The unions served their purpose, they empowered the workers at a time when employers were genuinely exploiting them.
Over time their usefulness and validity morphed into something subversive and so partisan it threatened the fabric of our society.
Collective investment is much the same thing, at one time it gave people of moderate means the opportunity to pool their resources and benefit from large scale investment managed by experts in their interests.
Over time this simple concept was abused and turned into a way of taking money from the masses and putting it into the pockets of the few.
The PRS grew up in part because it was allowed to by legislation, but much more so because it gave individuals back control of their financial destiny and freed them from their dependence on the city and the money managers who make fortunes through collective investment.
So from now we see a two tier system, buy stocks and shares and pay 20% CGT, buy residential property and pay 28%.
Not only that, pay an extra 3% stamp duty when you buy and if you are an individual higher rate tax payer, lose your higher tax rate relief and risk being taxed on a loss.
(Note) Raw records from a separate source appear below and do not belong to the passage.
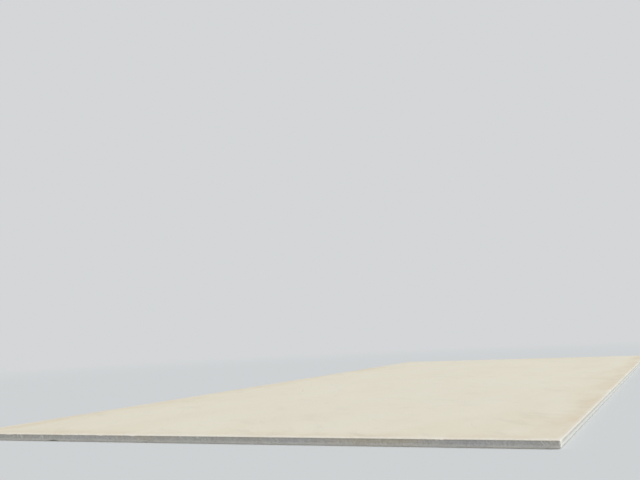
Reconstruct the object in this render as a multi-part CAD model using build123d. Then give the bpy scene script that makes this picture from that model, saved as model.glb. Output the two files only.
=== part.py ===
"""A full sheet of gypsum plasterboard (drywall), lying face up on its back.

One board: a gypsum core bonded between paper liners, sold and handled as one
piece of stock, so it is one solid. The length runs along X, the width along Y
and the face looks up +Z. The origin is the middle of the back, at the level
that the board rests on.

The section across the width is the shape that the forming line gives it. The
face paper is folded round both long edges and on to the back, which eases the
four long arrises. The back paper is narrower than the board, so the back steps
up by the paper's thickness along each long edge, where the folded face paper
is left bare. Both ends are sawn square, through paper and core.
"""
import os

from build123d import *

# Trade sizes of the board
sheet_length = 3000.0
sheet_width = 1200.0
sheet_thickness = 12.5

# Long edges, bound in the face paper
face_arris_radius = 1.2
back_arris_radius = 1.8

# Bare strip of folded face paper beside the back paper
lap_width = 22.0
back_paper_step = 0.3


def half_section():
    """Half of the section at the middle of the board, seen along X: back, lap, edge and face."""
    edge_y = sheet_width / 2
    step_y = edge_y - lap_width
    face_z = sheet_thickness
    with BuildSketch(Plane.YZ) as sketch:
        with BuildLine():
            Polyline(
                (0, face_z),
                (0, 0),
                (step_y, 0),
                (step_y, back_paper_step),
                (edge_y - back_arris_radius, back_paper_step),
            )
            RadiusArc(
                (edge_y - back_arris_radius, back_paper_step),
                (edge_y, back_paper_step + back_arris_radius),
                -back_arris_radius,
            )
            Line(
                (edge_y, back_paper_step + back_arris_radius),
                (edge_y, face_z - face_arris_radius),
            )
            RadiusArc(
                (edge_y, face_z - face_arris_radius),
                (edge_y - face_arris_radius, face_z),
                -face_arris_radius,
            )
            Line((edge_y - face_arris_radius, face_z), (0, face_z))
        make_face()
    return sketch.sketch


def drywall_sheet():
    """The section, mirrored about the middle and run the length of the board between its sawn ends."""
    half = half_section()
    section = half + mirror(half, about=Plane.XZ)
    return extrude(section, amount=sheet_length / 2, both=True)


os.makedirs("parts", exist_ok=True)
sheet = drywall_sheet()
sheet.label = "drywall_sheet"
export_step(sheet, "parts/drywall_sheet.step")
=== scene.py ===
"""Finish and stage for a full sheet of gypsum plasterboard, lying face up.

The board is one closed surface. Its section is carried along its length, and each sawn end is
closed by a band of cut paper and a patch of rough gypsum, so paper, lap, step and core lie where
the real ones do. The surface is fine along the arrises and the ends, where knocks and frayed paper
show, and coarse in the flat field of the face and the back.
"""
import math

import bpy
import numpy as np
from bpy.props import FloatProperty, FloatVectorProperty, IntProperty, PointerProperty
from mathutils import Matrix, Vector


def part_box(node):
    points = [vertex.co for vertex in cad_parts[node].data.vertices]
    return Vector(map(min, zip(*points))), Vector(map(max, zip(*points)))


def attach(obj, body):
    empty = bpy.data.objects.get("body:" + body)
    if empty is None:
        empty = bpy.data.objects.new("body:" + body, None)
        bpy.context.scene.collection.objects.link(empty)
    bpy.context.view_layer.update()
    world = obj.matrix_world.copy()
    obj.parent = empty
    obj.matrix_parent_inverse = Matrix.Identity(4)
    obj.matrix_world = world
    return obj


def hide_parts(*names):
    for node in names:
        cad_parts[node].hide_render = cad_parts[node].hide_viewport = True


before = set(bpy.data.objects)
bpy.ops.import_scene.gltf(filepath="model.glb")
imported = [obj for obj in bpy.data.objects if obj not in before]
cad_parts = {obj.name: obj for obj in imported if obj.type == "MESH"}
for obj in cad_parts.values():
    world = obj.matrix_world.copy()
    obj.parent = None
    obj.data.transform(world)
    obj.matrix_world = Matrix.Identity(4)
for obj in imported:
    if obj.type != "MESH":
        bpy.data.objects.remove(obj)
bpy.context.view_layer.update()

bl_info = {
    "name": "Drywall Sheet",
    "version": (1, 0, 0),
    "blender": (4, 5, 0),
    "location": "View3D > Sidebar > Drywall",
    "description": "Builds a paper-faced gypsum board and a pale studio round it",
    "category": "Add Mesh",
}

MM = 0.001
NODE = "drywall_sheet"
LOW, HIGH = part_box(NODE)
LENGTH = HIGH.x - LOW.x
WIDTH = HIGH.y - LOW.y
THICKNESS = HIGH.z - LOW.z

# Fine steps across and along the board, and how many of them make a coarse cell of the flat field
FINE_STEP = 2.0 * MM
EDGE_STEP = 5.0 * MM
CELLS = 10

# Fine steps that lie between the flat field and the long edges, and the sawn ends
RIM = 5
END_RIM = 6

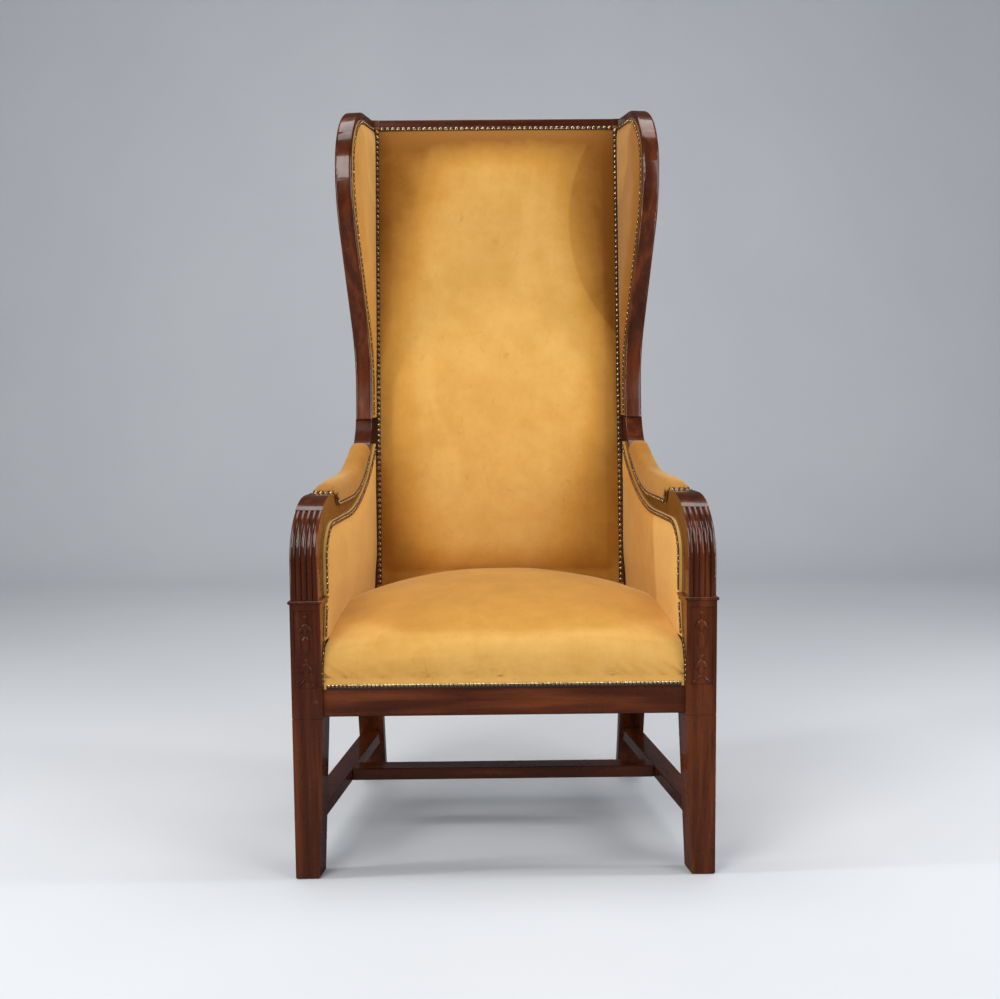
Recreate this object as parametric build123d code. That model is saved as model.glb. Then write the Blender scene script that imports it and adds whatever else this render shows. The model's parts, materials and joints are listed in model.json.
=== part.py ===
from build123d import *
import math
import os

os.makedirs("parts", exist_ok=True)

# A tall wing armchair on tapered front legs and swept rear legs.
# X is across the chair, depth runs back from the front faces of the front posts, Z is up.
# The right half stands on +X and is mirrored for the left half.

# Shared clearances and cuts
overrun = 10.0
joint_gap = 0.2
cloth_gap = 0.3

# Plan of the frame
front_half_width = 336.0
rear_half_width = 276.0
frame_set_in = 1.0

# Heights of the frame
rail_bottom_height = 264.0
rail_height = 58.0
collar_base_height = 441.0
arm_underside_height = 558.0
arm_joint_height = 716.0
top_rail_crest_height = 1283.0

# Back rake, measured on the front face of the stiles
stile_front_depth = 419.5
stile_kink_height = 300.0
rake_angle = 8.5

# Front posts
post_width = 48.0
post_depth = 50.0
post_inner_toe_share = 0.118
foot_width = 38.0
foot_depth = 39.0
foot_chamfer = 2.5
taper_line_height = 262.0
taper_line_width = 1.2
taper_line_depth = 0.8
post_tenon_width = 22.0
post_tenon_depth = 24.0
post_tenon_length = 38.0

# Carved panel on the front posts
panel_border = 5.5
panel_bottom_height = 311.0
panel_top_height = 436.0
panel_recess = 2.2
bead_height = 426.0
bead_radius = 3.0
husk_height = 408.0
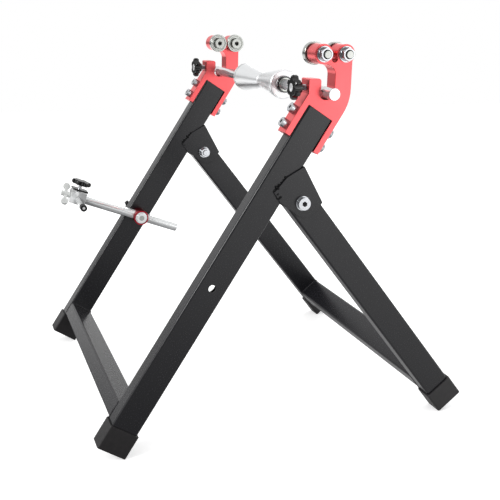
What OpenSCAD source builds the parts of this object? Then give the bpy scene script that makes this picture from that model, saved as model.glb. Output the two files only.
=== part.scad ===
// Wheel truing stand. A folding frame of rectangular tube carries two open
// heads. The heads hold a plain shaft with two centring cones for truing a
// wheel, and two pairs of ball bearings for balancing it. A pointer on a
// clamped arm shows the run-out of the rim.
// +X is to the right, +Y to the rear and +Z up. The floor is z = 0.

/* [Frame] */
// Width over the outer faces of the legs
stand_w = 470; // [400:1:600]
// Wide side of the frame tube, in the plane of the legs
tube_d = 40; // [36:0.5:46]
// Narrow side of the frame tube
tube_t = 25; // [23:0.5:30]
// Wall of the frame tube
tube_wall = 2; // [1.5:0.25:3]
// Outer corner radius of the frame tube
tube_r = 3; // [2.5:0.25:4]
// Front leg, from the sole of its foot to the top of the tube
front_len = 532; // [500:1:600]
// Lean of the front legs to the rear
front_lean = 32.5; // [29:0.2:36]
// Lean of the rear legs to the front
rear_lean = 38.6; // [36:0.2:42]
// Lower side of the crossbars above the sole, along the leg
bar_rise = 36; // [36:1:80]
// Hole for the pointer arm below the top of the tube, along the leg
arm_hole_drop = 272; // [240:1:290]
// Diameter of the hole for the pointer arm
arm_hole = 10.5; // [10.4:0.1:12]

/* [Feet] */
// Wall of the foot caps
foot_wall = 2.5; // [2:0.1:3]
// Height of the foot caps along the leg
foot_h = 35.6; // [30:0.2:38]

/* [Hinge] */
// Hinge bolt below the top of the front tube, along the leg
hinge_drop = 112.2; // [105:0.2:125]
// Hinge axis behind the rear face of the front tube
hinge_back = 25.9; // [25:0.1:28]
// Rear tube beyond the hinge bolt
hinge_tip = 8; // [6:0.5:9]
// Thickness of the bracket sheet
sheet = 2.5; // [2:0.1:3]
// Gap between a bracket's side plates and the tubes
sheet_gap = 0.3; // [0.25:0.05:0.5]
// Gap between the hinge end of the rear leg and the bracket's back
back_gap = 1.2; // [1:0.1:1.6]
// Diameter of the hinge bolts and the roller bolts
bolt_d = 10; // [8:0.5:10]

/* [Heads] */
// Front prong of a head, in front of the tube
prong_front = 8.5; // [7:0.5:10]
// Rear prong of a head, behind the tube
prong_rear = 8; // [7:0.5:10]
// Gap between a prong and the tube
prong_gap = 0.5; // [0.3:0.1:0.8]
// Reach of the prongs down the tube
prong_len = 47.5; // [44:0.5:56]
// Front face of the lug, in front of the tube's top centre
lug_front = 18.2; // [16:0.2:20]
// Top of the lug above the tube's top centre
lug_top = 44.2; // [42:0.2:48]
// Shaft axis behind the tube's top centre
axle_back = 10.5; // [9.5:0.1:11.5]
// Shaft axis above the tube's top centre
axle_up = 25.2; // [24:0.2:27]
// Mouth of the shaft slot, front to rear
slot_w = 19.5; // [18.5:0.1:21]
// Rear edge of the hook behind the tube's top centre
hook_back = 42.3; // [41:0.1:44]
// Radius of the ears that carry the rollers
ear_r = 13; // [11.5:0.25:14]
// Height of the roller axes above the shaft axis
roller_up = 50; // [48:0.2:54]
// Middle of a roller pair behind the shaft axis
roller_back = 6.3; // [5.5:0.1:7]
// Distance between the two roller axes of a head
roller_pitch = 31.4; // [31:0.1:33]

/* [Rollers] */
// Outer diameter of the roller bearings
roller_d = 30; // [26:0.5:30]
// Width of the roller bearings
roller_w = 9; // [8:0.5:12]
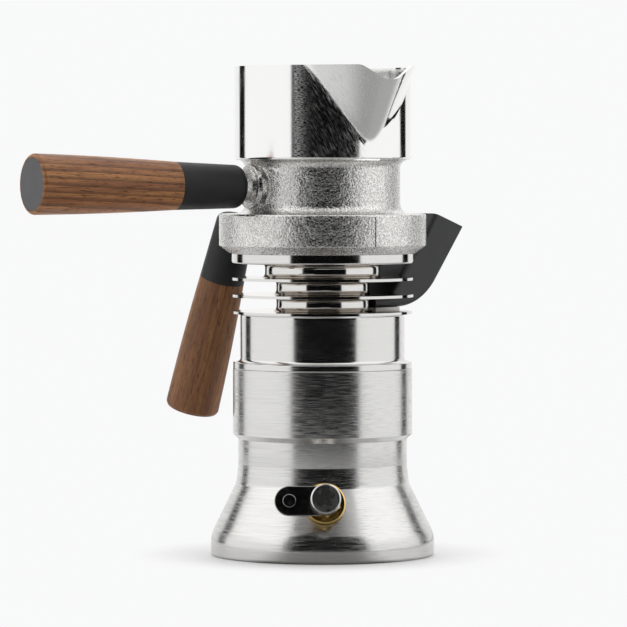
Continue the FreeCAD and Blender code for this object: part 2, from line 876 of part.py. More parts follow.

Ironically, this unfair and hypocritical attack has been launched on the core supporter base of the Conservative Party.
George is treating his supporters with contempt because he doesn't think there is anything they can do about it.
Sadly, he may be right for the many but for the lucky few there is always an alternative.
I read an article that Portugal is offering ten years of tax freedom to anyone who relocates there, from what I gather Lisbon is a great city – certainly worth a visit.
Now there's a thought!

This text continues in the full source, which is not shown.